Bali, a diamond-shaped island of two thousand square miles in the Indonesian archipelago, was inhabited as far back as the Paleolithic era. Austronesian speakers migrated from China and Taiwan around 3000 BCE.

Woman carrying a tower of pot-like objects on top of her head
Photo caption

A Balinese woman carrying a large offering.

Photo by Gregor Krause, before 1912

The tympanum of a bronze drum (1–200 CE), decorated with a swirling snake-like pattern around a central star, is the oldest object in the show. Music and performance are central to the Balinese worldview and way of life.

Archaeological finds of pottery and other objects confirm that Bali was a port for Chinese and Indian traders as early as the first century CE. Hinduism arrived in the eighth century CE, mingling with beliefs in natural gods and ancestor myths, all of which have gone on entwining to the present day.

That’s apparent in an absorbing video of a contemporary cremation ceremony. These complex and moving rites include sacred water blessings, brilliantly costumed processions, dances to confuse the evil spirits, abundant offerings, and the dramatic burning of animal-form sarcophagi and the temporary wooden towers that house them. The body’s remains are adorned with flowers and floated away on a stream. Fourteen days later, the family makes a pilgrimage to the ocean with still more offerings.

A feverishly detailed painting by the twentieth-century artist I Made Djata captures the immersive character of a village funeral procession. A series of floridly decorated palanquins, used to transport deities in their travels to and from temples, forms another evocative highlight of the show.

red and gold lion mask, with bulbous eyes and sharp fangs
Photo caption

A mask for a lion barong, a character portrayed by two dancers—one for the face and front legs, and another for the back side and legs.

Tropenmuseum, Amsterdam

Bali scholar David J. Stuart-Fox describes a cosmology, the nawa sanga system, built around a center and eight additional directions, each associated with a color, number, weapon, and power syllable. Add the zenith and nadir, and the number of directions grows to eleven. Balinese belief systems, writes Stuart-Fox, are the “unique result of intellectual and creative contact of the Balinese people with Indian religions over a period of two thousand years.”

Politics and the historical flow of power in Bali are no less complicated. In a landscape dominated by a range of volcanic mountains and deeply fissured ravines, multiple kingdoms rose and fell along territorial lines through the centuries, with nearby Java periodically asserting its might. The Dutch first arrived around 1600, but it wasn’t until the middle of the nineteenth century that their colonial rule was imposed.

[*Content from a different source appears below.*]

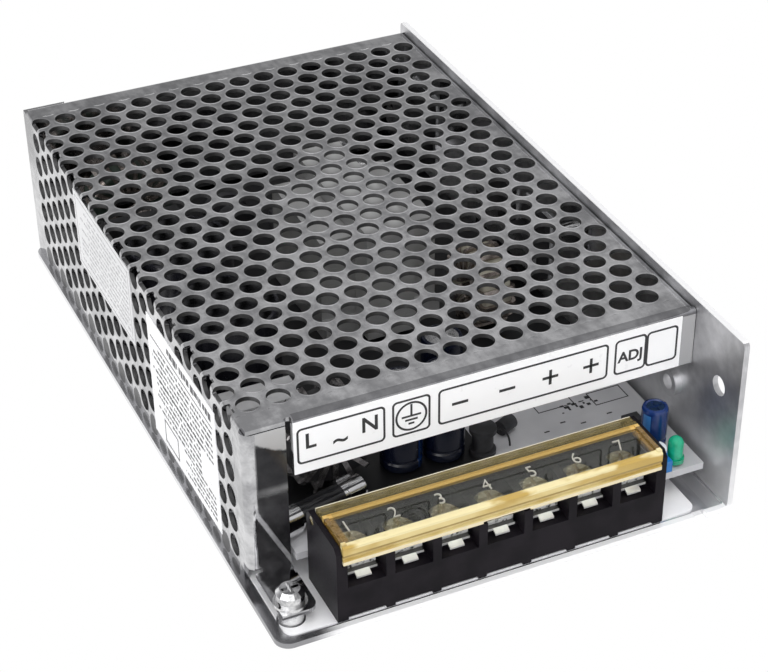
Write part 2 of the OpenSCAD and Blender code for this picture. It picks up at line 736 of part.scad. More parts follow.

A second pair of wooden doors, in the show’s last gallery, supplies a wrenching story of the colonial era. Gorgeously carved between 1800–1900 for a raja’s palace, the doors were rescued by a collector in 1906 after he witnessed the brutal climax of a Dutch military action. In a bloody puputan (ending), an estimated one hundred members of the raja’s palace household, regally dressed in white, walked straight out of the palace into the gunfire of the Dutch. White, used in cremation rites, is the color of purification.

Gold statue of Wisnu, sitting on top of Garuda, painted with aqua, orange and black details
Photo caption

The Hindu deity Wisnu sits astride the mythical bird Garuda, which uses its human hands to hold Wisnu’s legs, late nineteenth century.

Asian Art Museum, acquisition made possible by the Connoisseurs’ Council and the estate of K. Hart Smith

This same gallery covers another chapter in Bali’s dense and fascinating narrative. The “Paradise Collected” section of the show documents the intense interest in Bali that arose in the twentieth century, with such luminaries as H. G. Wells, Charlie Chaplin, and Noel Coward drawn to the island. Everything from shadow puppets to theatrical masks to wooden statues made specifically for the tourist trade, some of which are quite captivating, is on display.

Recognizing that no conventional exhibition could do credit to the important performative aspect of Balinese culture, the Asian Art Museum has mounted a series of live events and demonstrations. The sumptuous Makrokosma Bali, performed four times in May, featured Sekaa Gong Taruna Mekar, a 25-member gamelan orchestra from Tunjuk in Bali. As video screens behind the musicians danced with scenes of village life, images of nature and dreamy abstractions, the musicians conjured up Akasa (space), Bayu (wind), Apah (water), Teja (fire), and Pertiwi (earth). The effects ranged from loud and clangorous to charged yet silent, when the performers bobbed and weaved and thrust their hands up to represent a crackling fire.

A crowd of worshippers sit with palms clasped, while a priest in white leads prayer and presents their floral offerings to the gods
Photo caption

A temple priest presents offerings from worshipers during the yearly festival at Pura Dalem Puri.

Photo David Stuart-Fox

At once inventive, eventful, and wistful, Makrokosma Bali brought to mind an ink painting called Goodbye and Good Luck to Margaret Mead and Gregory Bateson, which appears near the end of the museum show. A 1938 work by I Ketut Ngendon, the painting crowds the wonder and whimsy, the sensuality, and sense of playfulness of Bali into a single frame. As nearly nude villagers gather on the shore to bid farewell to the anthropologist couple in their outrigger canoe, a volcano puffs out the letters that read “Goodbye and Good Luck.” The water ripples in quilted patterns. Trees thick with leaves rise above thatched huts. Enormous blossoms open in the foreground. Why, one can’t help thinking of Mead and Bateson, would anyone choose to leave all this behind?